Project Firstline delivers comprehensive, transparent, and responsive training to the millions of frontline healthcare workers in the US. The best part is the trainings are customized for South Dakota – catering to the needs and gaps in our state. We surveyed nearly 1,900 individuals (hospitals and clinics, long-term care facilities, public service entities, schools, and prisons) to identify training needs. Trainings include handwashing, proper cleaning protocols, COVID-19 preparedness, virus spread and respiratory droplets.
Trainings are short, customizable and can be accessed anytime. Each training module includes a certificate of completion and continuing education credit. Resources are also available in Spanish on the South Dakota Project Firstline website and the national Project Firstline website.
What is the biggest benefit for healthcare workers?
Cleaning and disinfection are important elements in reducing infections in all care facilities. Our goal is for as many frontline workers as possible to complete the training. Facilities and individuals can complete the online training and we offer onsite training upon request.

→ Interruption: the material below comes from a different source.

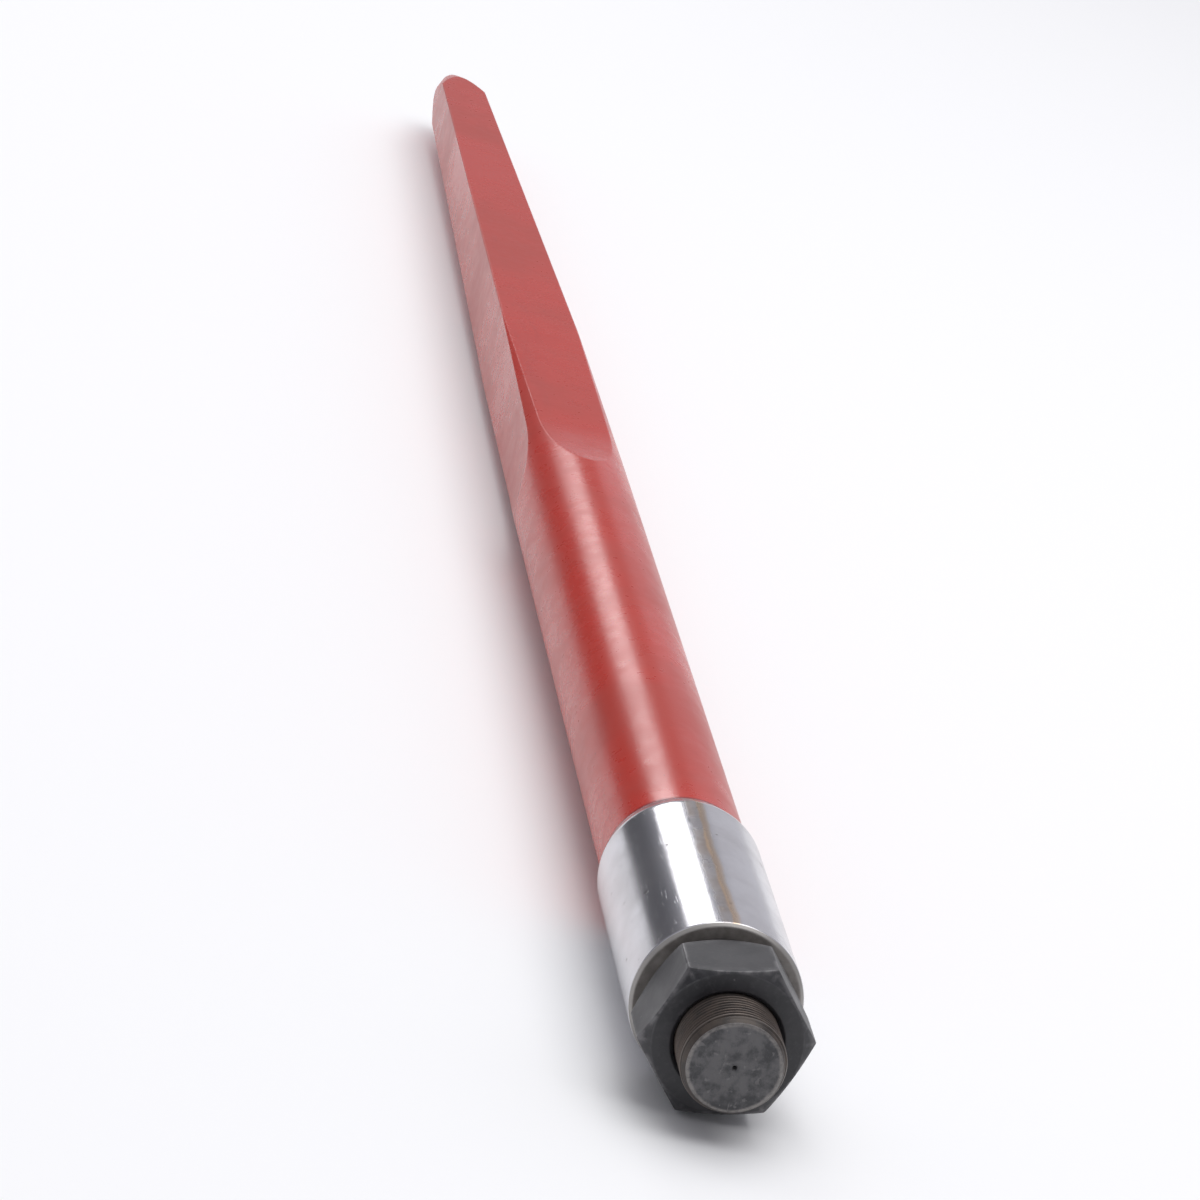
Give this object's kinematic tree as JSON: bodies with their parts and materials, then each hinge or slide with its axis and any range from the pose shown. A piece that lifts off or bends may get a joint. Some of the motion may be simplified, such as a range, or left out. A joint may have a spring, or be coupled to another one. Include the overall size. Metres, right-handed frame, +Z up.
{
  "type": "bale spear",
  "caption": "Straight loader tine: round bar with a four-flat taper, a conical blunt point, a machined seat and a threaded end with its hex nut.",
  "frame": {"origin": "on the bar's axis, half way along the machined seat", "axes": "+X along the bar from the thread to the tip; +Z up, square to one of the four forged flats; +Y to the left when looking along +X"},
  "size_m": [1.1, 0.0468, 0.047],
  "materials": {
    "red_paint": "semi-gloss red enamel over forged steel; seat, flare and thread are bare machined steel",
    "black_oxide": "satin black oxide on steel, edges worn lighter"
  },
  "bodies": {
    "root": {"spear": "red_paint", "hex_nut": "black_oxide"}
  },
  "joints": []
}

“I was surprised how quick and easy it was to do the Project Firstline trainings. The CDC videos were short; yet packed with great information. I learned so much from each module. I encourage anyone who wants to know the latest on protecting themselves and others from COVID, flu and other emerging infectious diseases – to take this training.” – Nancy McDonald, Director of Quality Improvement; South Dakota Foundation for Medical Care (pictured).
What Is the biggest benefit for individuals and family members?
South Dakota is not immune to the impacts of COVID-19. We know we can do better and potentially reduce harm and save lives through awareness and education. The more frontline workers that complete the training, the greater impact we can have on improving the care and health outcomes for residents in our state. Keeping our frontline safe keeps all of us safe. There are also trainings on proper cleaning tactics, which can be used in our homes.
What are you most proud of?
First and foremost, the success of our statewide learning needs assessment; we know what our frontline workers need and are bringing that knowledge to them.
We have created an awareness of infection prevention through our marketing outreach. This campaign includes telling the Project Firstline story through the media, speaking at conferences, through the launch of a new website and our social media presence. I work closely with Charlotte Hofer, Marketing Director, who has given me new perspective in how infections are perceived by the public. A key strategy in South Dakota was to use the power of the media to amplify our message – we did TV interviews, radio shows and magazine features. Our promotional efforts enabled us to reach an estimated 80 percent of the residents in our state, from our large population centers to our smallest rural markets, helping us to get out life-saving information to healthcare first responders and the public that keeps all of us safer. We have had other states reach out to us for guidance on their marketing outreach, which is exciting.
What are your next steps and big picture goals?
One of the greatest opportunities to improve the health of medical professionals, their patients and the public at large is the ability to properly control the spread of infection in clinical settings. Infection control is a top priority for healthcare professionals and organizations across South Dakota and the globe. We want to help create a culture shift where infection prevention practices become universal by healthcare workers and first responders.
Great Plains QIN has been a valuable partner; their quality improvement team has been supportive and helpful in sharing trainings and resources with the healthcare community. We held a Webinar event on cleaning protocols in December; attendees expressed a desire for additional trainings on related topics. We held a Project Firstline Webinar in February to discuss the practical application of infection prevention strategies. We will continue to identify ways to collaborate, create joint learning opportunities and share infection prevention resources with the healthcare community in our region.